** Task goal **
Stop after the line containing "rivet_edge_round = 0.25": print each line exactly from the first line of the listing up to that point.

** Entries **
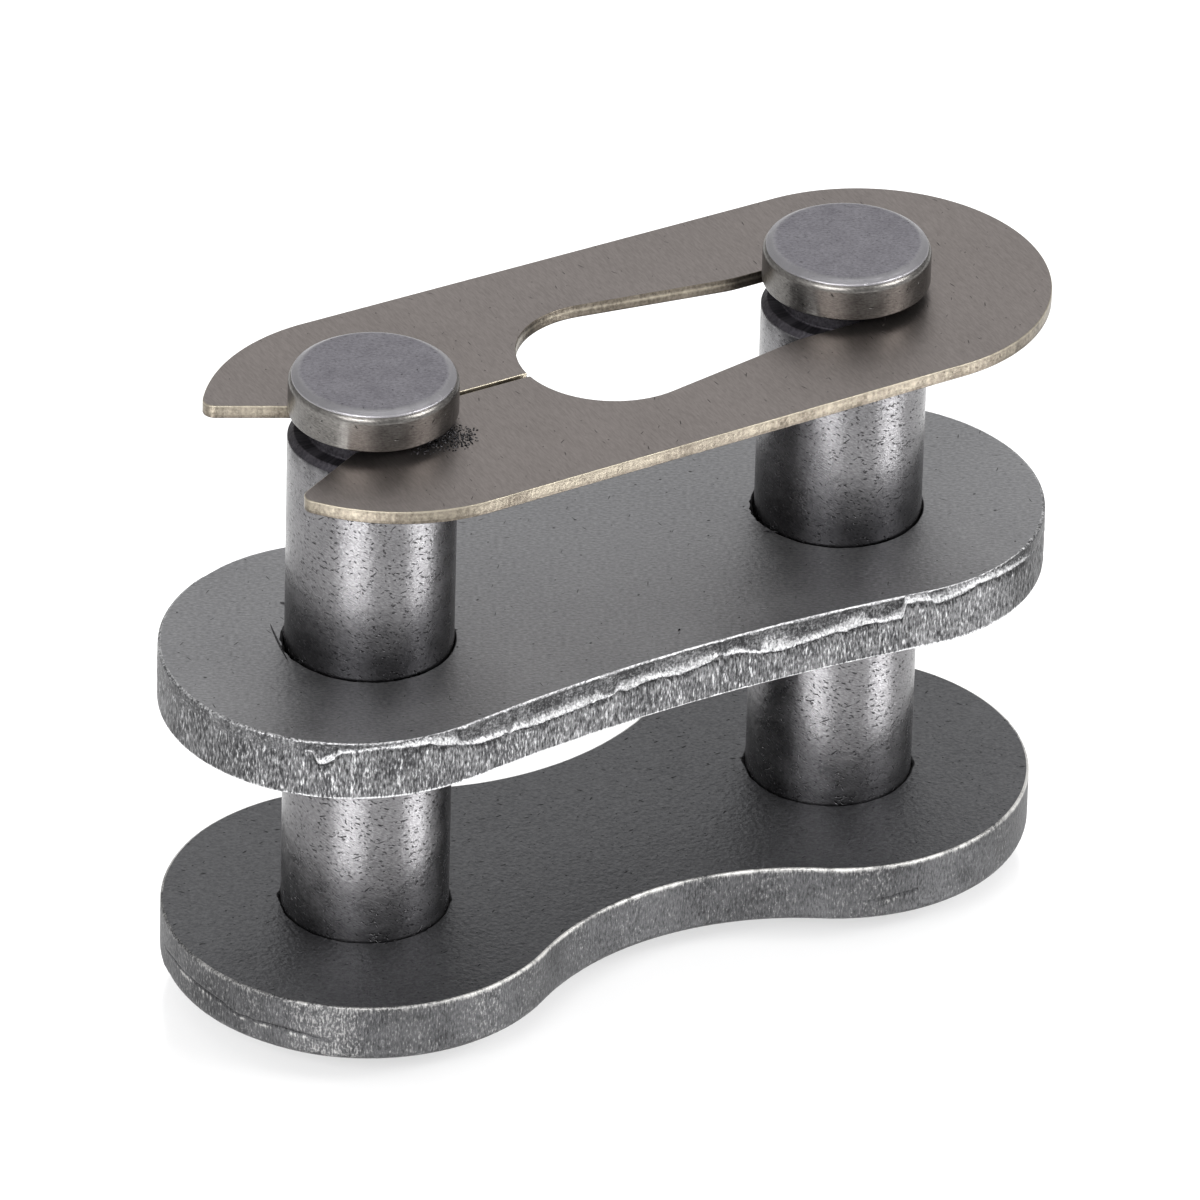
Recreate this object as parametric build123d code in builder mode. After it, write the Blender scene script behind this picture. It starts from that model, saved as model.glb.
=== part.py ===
"""Connecting link of a roller chain, with its cover plate and its spring clip.

The link stands on the riveted ends of its two pins. The origin lies midway
between the pins in the plane of those ends, +X runs along the pitch and +Z runs
up the pins to their heads. All sizes are in millimetres.
"""

from build123d import *
import math
import os

# ---- Driving sizes -----------------------------------------------------------

pitch = 12.7  # between the two pin axes

# Plates, both blanked from one gauge of strip
plate_thickness = 1.5

fixed_end_radius = 4.8  # around each pin axis
fixed_waist_depth = 1.85  # from the widest line of the ends down to the waist
fixed_edge_round = 0.25  # outer rim of the face that lies away from the chain

cover_end_radius = 4.5
cover_end_shift = 0.48  # centre of each end, outward from the pin axis
cover_waist_depth = 0.49
cover_edge_round = 0.08
cover_gap = 5.7  # clear height between the plates, with the cover part way down
cover_hole_clearance = 0.03  # on the radius, a slip fit
cover_hole_chamfer = 0.1  # at the mouth of each hole

# Pins
pin_diameter = 3.96
shank_length = 12.8  # from the fixed plate up to the shoulder under the clip
shoulder_chamfer = 0.15
groove_depth = 0.48  # on the radius
head_height = 1.04
head_chamfer_width = 0.28
head_chamfer_height = 0.15
head_edge_break = 0.06  # chamfer on the lower edge of the head
rivet_height = 0.7  # of the upset end below the fixed plate
rivet_spread = 0.22  # on the radius, beyond the shank
rivet_edge_round = 0.25

# Spring clip
clip_thickness = 0.33
groove_play = 0.23  # height of the groove left over above the clip
clip_closed_radius = 4.35
clip_closed_shift = 0.57  # centre of the closed end, outward from the pin axis
clip_leg_radius = 4.48
clip_leg_shift = 0.6  # centre of the leg ends, inward from the pin axis
clip_seat_clearance = 0.05  # on the radius of a seat, around the groove's root
clip_neck_grip = 0.37  # how far each leg reaches in behind the groove's root
clip_neck_round = 0.2
clip_tip_round = 0.3
clip_mouth_angle = 28  # of each leg's lead-in, measured from the clip's axis
clip_slit_width = 0.14
clip_head_clearance = 0.24  # on the radius, where a pin's head passes through
clip_taper_length = 4.05  # from the round opening to the straight channel
clip_taper_blend = 3.0

# ---- Derived sizes -----------------------------------------------------------

half_pitch = pitch / 2
pin_radius = pin_diameter / 2
groove_root_radius = pin_radius - groove_depth
rivet_radius = pin_radius + rivet_spread

fixed_top = rivet_height + plate_thickness
cover_bottom = fixed_top + cover_gap
shoulder_top = fixed_top + shank_length
head_bottom = shoulder_top + clip_thickness + groove_play
head_top = head_bottom + head_height

seat_radius = groove_root_radius + clip_seat_clearance
neck_half_gap = groove_root_radius - clip_neck_grip
opening_radius = pin_radius + clip_head_clearance
closed_end_x = half_pitch + clip_closed_shift
leg_end_x = -half_pitch + clip_leg_shift
neck_x = -half_pitch - math.sqrt(seat_radius**2 - neck_half_gap**2)
mouth_x = leg_end_x - clip_leg_radius
mouth_half_gap = neck_half_gap + (neck_x - mouth_x) * math.tan(math.radians(clip_mouth_angle))


def waisted_outline(end_x: float, end_radius: float, waist_depth: float) -> None:
    """Add a plate's closed outline to the line that is being built.

    Two convex ends meet two hollow waist arcs tangentially.

    Args:
        end_x: distance of each end's centre from the middle of the plate.
        end_radius: radius of the ends.
        waist_depth: how far the waist lies inside the line that touches both ends.
    """
    waist_y = end_radius - waist_depth
    waist_radius = (end_x**2 + waist_y**2 - end_radius**2) / (2 * waist_depth)
    share = end_radius / (end_radius + waist_radius)
    touch_x = end_x * (1 - share)
    touch_y = (waist_y + waist_radius) * share
    tip_x = end_x + end_radius
    ThreePointArc((touch_x, -touch_y), (tip_x, 0), (touch_x, touch_y))
    ThreePointArc((touch_x, touch_y), (0, waist_y), (-touch_x, touch_y))
    ThreePointArc((-touch_x, touch_y), (-tip_x, 0), (-touch_x, -touch_y))
    ThreePointArc((-touch_x, -touch_y), (0, -waist_y), (touch_x, -touch_y))


# ---- Fixed plate: deep waist, pressed onto the pins -----------------------------

with BuildPart() as fixed_plate:
    with BuildSketch(Plane.XY.offset(rivet_height)):
        with BuildLine():
            waisted_outline(half_pitch, fixed_end_radius, fixed_waist_depth)
        make_face()
        with GridLocations(pitch, 0, 2, 1):
            Circle(pin_radius, mode=Mode.SUBTRACT)
    extrude(amount=plate_thickness)
    outer_face = fixed_plate.faces().sort_by(Axis.Z)[0]
    fillet(outer_face.outer_wire().edges(), fixed_edge_round)

fixed_plate.part.label = "fixed_plate"

# ---- Cover plate: shallow waist, slides on the pins -----------------------------

with BuildPart() as cover_plate:
    with BuildSketch(Plane.XY.offset(cover_bottom)):
        with BuildLine():
            waisted_outline(half_pitch + cover_end_shift, cover_end_radius, cover_waist_depth)
        make_face()
        with GridLocations(pitch, 0, 2, 1):
            Circle(pin_radius + cover_hole_clearance, mode=Mode.SUBTRACT)
    extrude(amount=plate_thickness)
    outer_face = cover_plate.faces().sort_by(Axis.Z)[-1]
    fillet(outer_face.outer_wire().edges(), cover_edge_round)
    outer_face = cover_plate.faces().sort_by(Axis.Z)[-1]
    for hole_mouth in outer_face.inner_wires():
        chamfer(hole_mouth.edges(), cover_hole_chamfer)

cover_plate.part.label = "cover_plate"

# ---- Pins: turned with a groove for the clip and riveted below the fixed plate ---

pins = []
for pin_name, pin_x in (("left_pin", -half_pitch), ("right_pin", half_pitch)):
    pin_plane = Plane(origin=(pin_x, 0, 0), x_dir=(1, 0, 0), z_dir=(0, -1, 0))
    with BuildPart() as pin:
        with BuildSketch(pin_plane):
            with BuildLine():
                Polyline(
                    (0, 0),
                    (rivet_radius, 0),
                    (rivet_radius, rivet_height),
                    (pin_radius, rivet_height),
                    (pin_radius, shoulder_top),
                    (groove_root_radius, shoulder_top),
                    (groove_root_radius, head_bottom),
                    (pin_radius - head_edge_break, head_bottom),
                    (pin_radius, head_bottom + head_edge_break),
                    (pin_radius, head_top - head_chamfer_height),
                    (pin_radius - head_chamfer_width, head_top),
                    (0, head_top),
                    close=True,
                )
            make_face()
        revolve(axis=Axis((pin_x, 0, 0), (0, 0, 1)))
        rivet_rim = pin.edges().filter_by_position(Axis.Z, 0, 0)
        fillet(rivet_rim, rivet_edge_round)
        shoulder_rims = pin.edges().filter_by_position(Axis.Z, shoulder_top, shoulder_top)
        chamfer(shoulder_rims.sort_by(SortBy.RADIUS)[-1], shoulder_chamfer)
    pin.part.label = pin_name
    pins.append(pin.part)

# ---- Spring clip: one strip of spring steel, seated in both grooves -------------

with BuildPart() as spring_clip:
    with BuildSketch(Plane.XY.offset(shoulder_top)) as clip_profile:
        # Blank: a closed end and the rounded leg ends, joined by straight sides
        with Locations((closed_end_x, 0)):
            Circle(clip_closed_radius)
        with Locations((leg_end_x, 0)):
            Circle(clip_leg_radius)
        make_hull()

        # Keyhole: an opening that lets a head through, tapering to the closed seat
        with BuildSketch(mode=Mode.PRIVATE) as keyhole:
            Circle(opening_radius)
            with Locations((clip_taper_length, 0)):
                Circle(seat_radius)
            make_hull()
            channel_middle = (clip_taper_length + half_pitch) / 2
            with Locations((channel_middle, 0)):
                SlotCenterToCenter(half_pitch - clip_taper_length, 2 * seat_radius)
            taper_corners = keyhole.vertices().filter_by_position(
                Axis.X, clip_taper_length, channel_middle
            )
            fillet(taper_corners, clip_taper_blend)
        add(keyhole.sketch, mode=Mode.SUBTRACT)

        # Open seat between the legs, with the slit that lets them spring apart
        with Locations((-half_pitch, 0)):
            Circle(seat_radius, mode=Mode.SUBTRACT)
        with Locations((-half_pitch / 2, 0)):
            Rectangle(half_pitch, clip_slit_width, mode=Mode.SUBTRACT)

        # Mouth: lead-ins that open from the neck to the tips of the legs
        with BuildLine():
            Polyline(
                (neck_x, neck_half_gap),
                (mouth_x, mouth_half_gap),
                (mouth_x, -mouth_half_gap),
                (neck_x, -neck_half_gap),
                close=True,
            )
        make_face(mode=Mode.SUBTRACT)
        leg_corners = clip_profile.vertices().filter_by_position(Axis.X, mouth_x, neck_x)
        fillet(leg_corners.group_by(Axis.X)[0], clip_tip_round)
        leg_corners = clip_profile.vertices().filter_by_position(Axis.X, neck_x, neck_x)
        fillet(leg_corners, clip_neck_round)
    extrude(amount=clip_thickness)

spring_clip.part.label = "spring_clip"

os.makedirs("parts", exist_ok=True)
for piece in (fixed_plate.part, cover_plate.part, spring_clip.part, *pins):
    export_step(piece, f"parts/{piece.label}.step")
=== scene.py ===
"""Connecting link of a roller chain, dressed in blanked, turned and brushed steel.

Sizes are in millimetres until a mesh is made, and the frame's are in metres.
"""

import logging
import math
from collections.abc import Sequence
from dataclasses import dataclass, field
from enum import Enum, IntEnum

import bpy
import numpy as np
from mathutils import Matrix, Vector
from mathutils.geometry import delaunay_2d_cdt


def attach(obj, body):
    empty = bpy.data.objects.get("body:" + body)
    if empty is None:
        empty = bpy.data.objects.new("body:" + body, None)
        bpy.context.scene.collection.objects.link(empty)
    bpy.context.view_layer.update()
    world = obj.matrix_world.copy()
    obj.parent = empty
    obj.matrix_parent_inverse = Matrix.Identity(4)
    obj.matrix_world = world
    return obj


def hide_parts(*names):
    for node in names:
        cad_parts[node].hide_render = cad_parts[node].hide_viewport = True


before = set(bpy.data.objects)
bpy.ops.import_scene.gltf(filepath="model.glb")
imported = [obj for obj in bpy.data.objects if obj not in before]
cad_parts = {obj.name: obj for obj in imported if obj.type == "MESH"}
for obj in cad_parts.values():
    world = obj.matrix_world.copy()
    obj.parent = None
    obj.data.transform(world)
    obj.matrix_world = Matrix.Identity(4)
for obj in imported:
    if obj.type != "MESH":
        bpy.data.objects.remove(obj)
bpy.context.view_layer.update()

MM = 0.001

PITCH = 12.7
PIN_RADIUS = 1.98
RIVET_HEIGHT = 0.7
PLATE_THICKNESS = 1.5
FIXED_TOP = RIVET_HEIGHT + PLATE_THICKNESS
COVER_BOTTOM = FIXED_TOP + 5.7
COVER_TOP = COVER_BOTTOM + PLATE_THICKNESS
SHOULDER_TOP = FIXED_TOP + 12.8
CLIP_THICKNESS = 0.33
HEAD_BOTTOM = 15.56
HEAD_TOP = 16.6
GROOVE_ROOT_RADIUS = 1.5
SEAT_RADIUS = 1.55

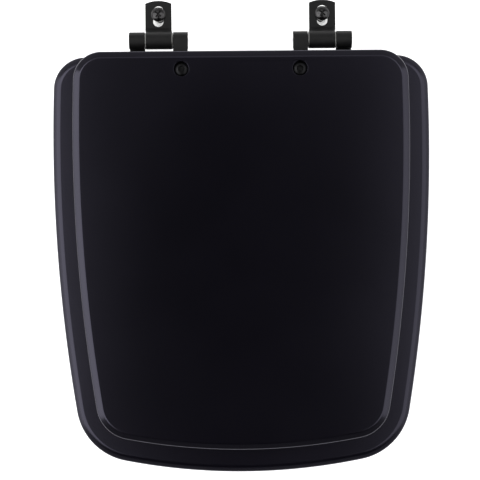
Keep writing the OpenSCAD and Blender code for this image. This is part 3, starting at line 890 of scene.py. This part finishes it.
# %% [markdown]
# ## Pieces that only need their edges eased
# The rest of the hardware already has its true shape in the frame: pins, bushes, pads,
# washers, nuts, screws and buffers. Moulded and turned pieces never have knife edges,
# though, so each is copied, its triangles are joined back into whole faces, and its
# sharp edges are rounded by the amount that its material would have.

# %% Ease a copy
FLAT_WITHIN = math.radians(0.8)


def eased(node, name, width, segments=2):
    """A copy of a piece of the frame with whole faces and rounded edges."""
    piece = bpy.data.objects.new(name, frame["nodes"][node].data.copy())
    piece.data.name = name
    bpy.context.scene.collection.objects.link(piece)
    edit(piece)
    bpy.ops.mesh.select_all(action="SELECT")
    bpy.ops.mesh.remove_doubles(threshold=MERGE_WITHIN)
    bpy.ops.mesh.dissolve_limited(angle_limit=FLAT_WITHIN)
    bpy.ops.object.mode_set(mode="OBJECT")
    round_edges(piece, width, segments)
    return piece


print("flat faces are joined within", round(math.degrees(FLAT_WITHIN), 1), "degrees")

# %% [markdown]
# ### Hardware in pairs
# Each hinge has one pin, a nylon bush at each side of its middle knuckle, and a white rubber
# pad below its tab. Below the bowl's shelf, a rubber cone, a steel washer and a moulded wing
# nut clamp the bolt. The rounding follows the making: turned steel is only eased, and
# moulded rubber and nylon are rounder.

# %% Pins, bushes, pads and clamps, one for each side
HARDWARE = [  # node, piece, body, finish, rounding in millimetres
    ("hinge_pin_{}", "pin_{}", "brackets", "pin_steel", 0.25),
    ("bracket_bushes_{}", "middle_bushes_{}", "brackets", "bush_nylon", 0.15),
    ("base_gasket_{}", "tab_pad_{}", "brackets", "pale_rubber", 0.35),
    ("cone_washer_{}", "rubber_cone_{}", "clamp_{}", "pale_rubber", 0.6),
    ("steel_washer_{}", "flat_washer_{}", "clamp_{}", "zinc_steel", 0.25),
    ("wing_nut_{}", "thumb_nut_{}", "clamp_{}", "nut_nylon", 0.8),
]
for node, name, body, finish, width in HARDWARE:
    for side in ("left", "right"):
        piece = eased(node.format(side), name.format(side), width * MM)
        fit(piece, body.format(side), finish, node.format(side))

# %% [markdown]
# ### Hardware in sets
# The bushes in the other knuckles, the wood screws, and the rubber feet and pads are sets:
# one piece of the frame holds all of a kind, so a whole set is eased at once. The feet under
# the ring are thick and soft, with a large round, and the pads under the lid are thin.

# %% Sets that are one piece of the frame
SETS = [  # node, piece, body, finish, rounding in millimetres
    ("lid_leaf_bushes", "lid_knuckle_bushes", "lid", "bush_nylon", 0.15),
    ("ring_leaf_bushes", "ring_knuckle_bushes", "ring", "bush_nylon", 0.15),
    ("lid_leaf_screws", "lid_wood_screws", "lid", "zinc_steel", 0.08),
    ("ring_leaf_screws", "ring_wood_screws", "ring", "zinc_steel", 0.08),
    ("ring_buffer_screws", "buffer_wood_screws", "ring", "zinc_steel", 0.08),
    ("ring_buffers_front", "front_rubber_feet", "ring", "black_rubber", 1.4),
    ("ring_buffers_back", "back_rubber_feet", "ring", "black_rubber", 1.4),
    ("lid_buffers_front", "front_lid_pads", "lid", "black_rubber", 0.5),
    ("lid_buffers_side", "side_lid_pads", "lid", "black_rubber", 0.5),
]
for node, name, body, finish, width in SETS:
    fit(eased(node, name, width * MM), body, finish, node)

# %% [markdown]
# ## Floor, light and camera
# Black lacquer has hardly any colour of its own: what shows is what it mirrors. The floor
# is a white sweep that glows, and the room is pale all round and dark straight above. A
# large soft box hangs at each side, the left one brighter, and a weak one at the back. The
# sloped rims mirror the boxes. The flat tops mirror the dark between them, and because the
# satin coat blurs it, they grade from near black in the middle to lighter at the sides.

# %% Floor
FLOOR_GAP = 1 * MM
FLOOR_SIZE = 40.0


def make_floor():
    """A plain white sweep just under the lowest bolt, bright enough to hold no shadow."""
    clear_selection()
    bpy.ops.mesh.primitive_plane_add(size=FLOOR_SIZE, location=(0, 0, cad_box[0].z - FLOOR_GAP))
    floor = bpy.context.object
    floor.name = "floor"
    white = bpy.data.materials.new("white sweep")
    white.use_nodes = True
    shader = white.node_tree.nodes["Principled BSDF"]
    shader.inputs["Base Color"].default_value = (0.8, 0.8, 0.8, 1)
    shader.inputs["Roughness"].default_value = 0.9
    shader.inputs["Emission Color"].default_value = (1, 1, 1, 1)
    shader.inputs["Emission Strength"].default_value = 0.9
    floor.data.materials.append(white)
    floor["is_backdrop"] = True


make_floor()
print("floor at", round((cad_box[0].z - FLOOR_GAP) / MM, 1), "mm, where the bowl's top is at 0")

# %% [markdown]
# A soft box is a wide area light. What the lacquer mirrors is its radiance, which doesn't
# change with distance, so each box is given by its radiance, and its power is worked out
# as radiance times pi times area.

# %% Soft boxes
SEAT_MIDDLE = Vector((0, -0.21, 0.03))


def soft_box(name, place, size, radiance):
    """An area light that faces the middle of the seat, as bright as its radiance says."""
    data = bpy.data.lights.new(name, "AREA")
    data.shape = "RECTANGLE"
    data.size, data.size_y = size
    data.energy = radiance * math.pi * size[0] * size[1]
    light = bpy.data.objects.new(name, data)
    bpy.context.scene.collection.objects.link(light)
    light.location = place
    light.visible_camera = False
    aim = SEAT_MIDDLE - Vector(place)
    light.rotation_euler = aim.to_track_quat("-Z", "Y").to_euler()


BOXES = [  # name, place, size, radiance
    ("left box", (-0.99, -0.25, 1.07), (1.68, 1.5), 2.2),
    ("right box", (0.96, -0.25, 1.10), (1.72, 1.5), 1.26),
    ("back box", (0.0, 0.74, 1.31), (2.4, 1.15), 0.6),
]
for box in BOXES:
    soft_box(*box)
print(len(BOXES), "soft boxes")

# %% [markdown]
# The room is a world whose strength depends on direction: Generated gives it, with Z from
# -1 straight down to 1 straight up, and Y from -1 in front to 1 behind. One fade goes round
# the room, one keeps it pale low down, so that the horizon shows nowhere, and one
# darkens it towards the top.

# %% Room
FRONT_TO_BACK = (-0.9, 0.1)
PALE_TO_DIM = (0.09, 0.18)
LEVEL_TO_TOP = (0.0, 0.62)


def make_room(overhead, horizon, front):
    """A room that is pale round the horizon, dimmer above it in front, and dark overhead."""
    world = bpy.data.worlds.new("room")
    bpy.context.scene.world = world
    world.use_nodes = True
    nodes, links = world.node_tree.nodes, world.node_tree.links
    where = nodes.new("ShaderNodeTexCoord")
    parts = nodes.new("ShaderNodeSeparateXYZ")
    links.new(where.outputs["Generated"], parts.inputs["Vector"])

    def fade(source, span, at_start, at_end):
        """Goes smoothly from one strength to another. Each is a number or another fade."""
        step = nodes.new("ShaderNodeMapRange")
        step.interpolation_type = "SMOOTHSTEP"
        step.inputs["From Min"].default_value = span[0]
        step.inputs["From Max"].default_value = span[1]
        links.new(source, step.inputs["Value"])
        for socket, strength in (("To Min", at_start), ("To Max", at_end)):
            if isinstance(strength, float):
                step.inputs[socket].default_value = strength
            else:
                links.new(strength, step.inputs[socket])
        return step.outputs["Result"]

    around = fade(parts.outputs["Y"], FRONT_TO_BACK, front, horizon)
    low = fade(parts.outputs["Z"], PALE_TO_DIM, horizon, around)
    up = fade(parts.outputs["Z"], LEVEL_TO_TOP, low, overhead)
    links.new(up, nodes["Background"].inputs["Strength"])
    nodes["Background"].inputs["Color"].default_value = (1, 1, 1, 1)
    print(f"room: {horizon} round the horizon, {front} in front, {overhead} overhead")


make_room(overhead=0.02, horizon=1.1, front=0.35)

# %% [markdown]
# The camera hangs over the seat's middle, 1.3 metres above the hinge tabs, and looks
# straight down through a long lens, so that hardly any of the sides shows. It is turned by
# less than half a degree. Tones are shown as they are, with no film curve, so that white
# is white.

# %% Camera
CAMERA_HEIGHT = 1.3
CAMERA_X = -1.9 * MM
CAMERA_Y = -213.8 * MM
CAMERA_TURN = math.radians(-0.45)
LENS = 103.06
SENSOR = 36
camera_data = bpy.data.cameras.new("camera")
camera_data.lens = LENS
camera_data.sensor_width = SENSOR
camera = bpy.data.objects.new("camera", camera_data)
bpy.context.scene.collection.objects.link(camera)
camera.location = (CAMERA_X, CAMERA_Y, CAMERA_HEIGHT + bracket_low.z + STRIP)
camera.rotation_euler = (0, 0, CAMERA_TURN)
bpy.context.scene.camera = camera
bpy.context.scene.view_settings.view_transform = "Standard"
bpy.context.scene.view_settings.look = "None"
print("camera at", [round(c / MM, 1) for c in camera.location], "mm, lens", LENS)

# %% [markdown]
# The box of the finished object and the box of the frame it was built around are both
# printed, side by side. The finished object may not be larger than the frame it was
# built around.

# %% Print the two boxes
shown_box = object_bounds()
sizes = {
    "cad_low": list(cad_box[0]), "cad_high": list(cad_box[1]),
    "visual_low": list(shown_box[0]), "visual_high": list(shown_box[1])}
for name, corner in sizes.items():
    print(name, [round(c / MM, 2) for c in corner])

** Response to this task **
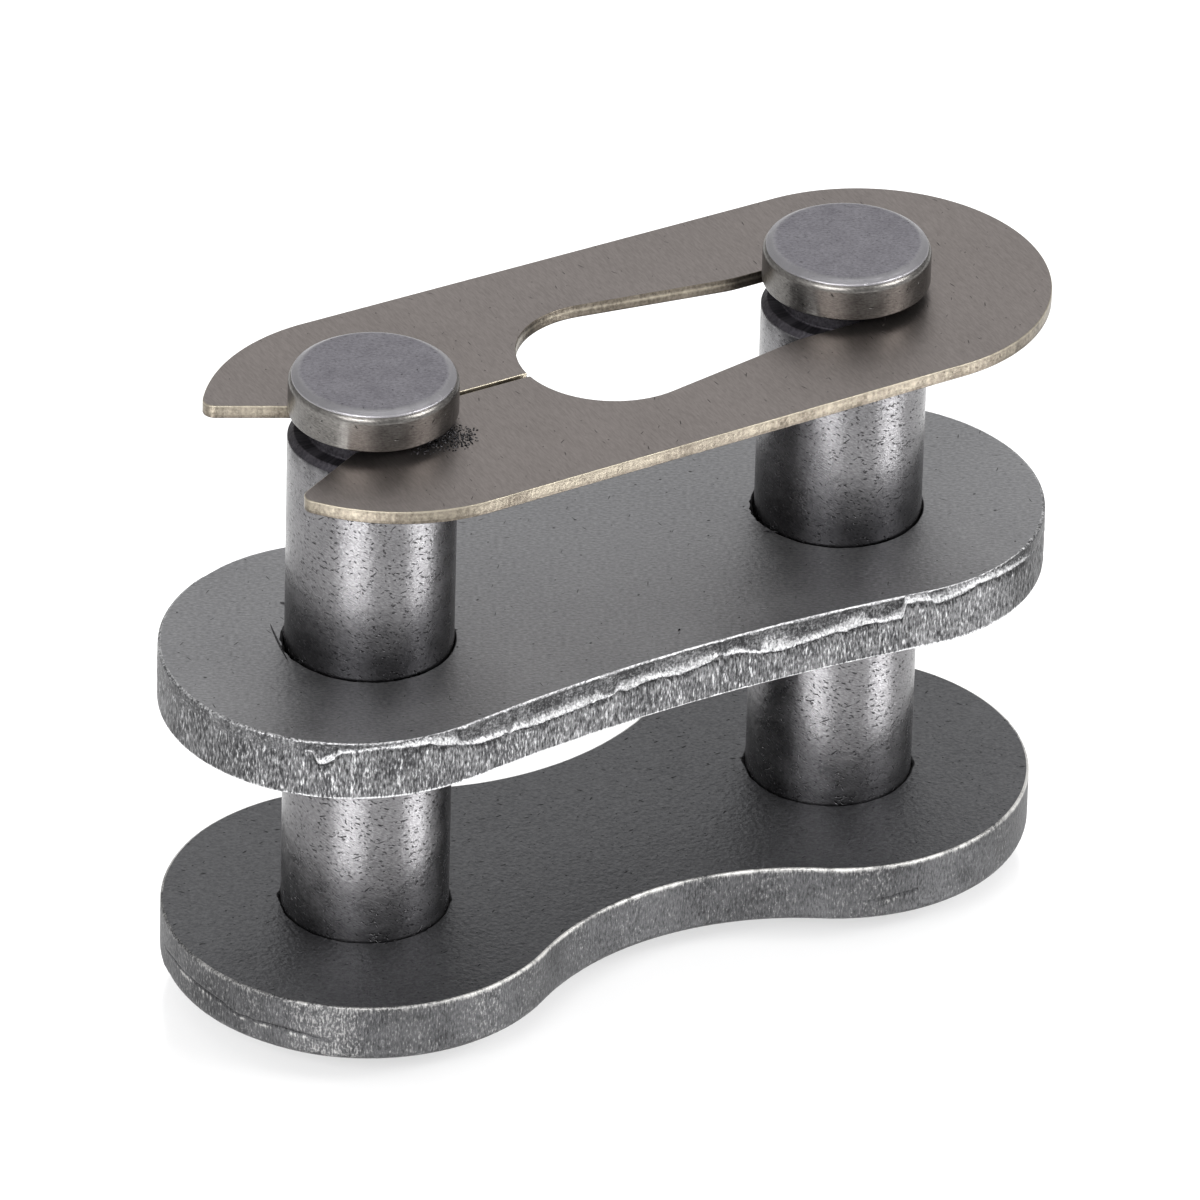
Recreate this object as parametric build123d code in builder mode. After it, write the Blender scene script behind this picture. It starts from that model, saved as model.glb.
=== part.py ===
"""Connecting link of a roller chain, with its cover plate and its spring clip.

The link stands on the riveted ends of its two pins. The origin lies midway
between the pins in the plane of those ends, +X runs along the pitch and +Z runs
up the pins to their heads. All sizes are in millimetres.
"""

from build123d import *
import math
import os

# ---- Driving sizes -----------------------------------------------------------

pitch = 12.7  # between the two pin axes

# Plates, both blanked from one gauge of strip
plate_thickness = 1.5

fixed_end_radius = 4.8  # around each pin axis
fixed_waist_depth = 1.85  # from the widest line of the ends down to the waist
fixed_edge_round = 0.25  # outer rim of the face that lies away from the chain

cover_end_radius = 4.5
cover_end_shift = 0.48  # centre of each end, outward from the pin axis
cover_waist_depth = 0.49
cover_edge_round = 0.08
cover_gap = 5.7  # clear height between the plates, with the cover part way down
cover_hole_clearance = 0.03  # on the radius, a slip fit
cover_hole_chamfer = 0.1  # at the mouth of each hole

# Pins
pin_diameter = 3.96
shank_length = 12.8  # from the fixed plate up to the shoulder under the clip
shoulder_chamfer = 0.15
groove_depth = 0.48  # on the radius
head_height = 1.04
head_chamfer_width = 0.28
head_chamfer_height = 0.15
head_edge_break = 0.06  # chamfer on the lower edge of the head
rivet_height = 0.7  # of the upset end below the fixed plate
rivet_spread = 0.22  # on the radius, beyond the shank
rivet_edge_round = 0.25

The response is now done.